I’ve come to see surfing and yoga as two sides of the same coin. Surfing connects me with the raw energy of reality, while yoga points me inward toward truth. Each has its place, not as opposites, but as complementary ways of experiencing life.

Reality vs. Truth

Life’s events shape your reality, but is reality the same as truth? Artificial realities can feel vivid and real, but does that make them true? The stories you tell yourself about your life might feel true, but aren’t they just shaped by how you see or feel things bounded by your perception?

Our mind and thoughts shape our perception of reality, creating the stories we live by. Yet, beyond these narratives lies our true essence, a timeless presence that is not defined by thought. Our being is the stillness beneath the noise, the pure awareness that connects us to the Now.

More to yoga than asanas

Nobody can access truth directly, truth reveals itself over time if you are open to connect with it.

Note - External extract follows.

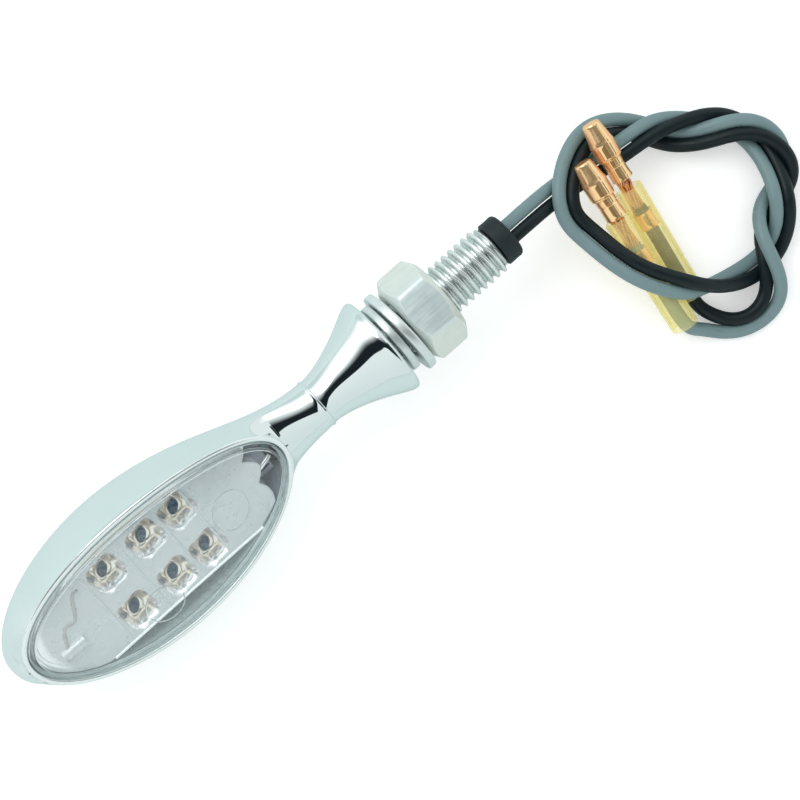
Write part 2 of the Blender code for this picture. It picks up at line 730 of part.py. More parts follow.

Yogis often seek to transcend transient experiences and connect with universal understanding. Samadhi, the ultimate state of meditative absorption in yoga, is a union with the divine where the individual self dissolves into pure consciousness.

I spent considerable time reflecting on Patanjali’s second sutra: Yogas citta vritti nirodhah, or

“The restraints of the modifications of the mind-stuff is Yoga.”

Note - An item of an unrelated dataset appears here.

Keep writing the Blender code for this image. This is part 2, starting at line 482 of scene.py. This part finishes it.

Initially I struggled to grasp its meaning, but over time, I understood its significance. The entire world is our own projection. If our thought forms are not shaped by what’s external, then we are not constrained by reality, we can begin to connect with what’s true.

The truth may not always be pleasant, but it is always leads to growth.

Integration and Balance

I realize now that liberation doesn't mean abandoning all structure, nor does discipline mean losing freedom. Instead, true freedom arises when we find equilibrium between riding the waves and sitting in stillness. Fully experiencing reality while remaining open to deeper truths.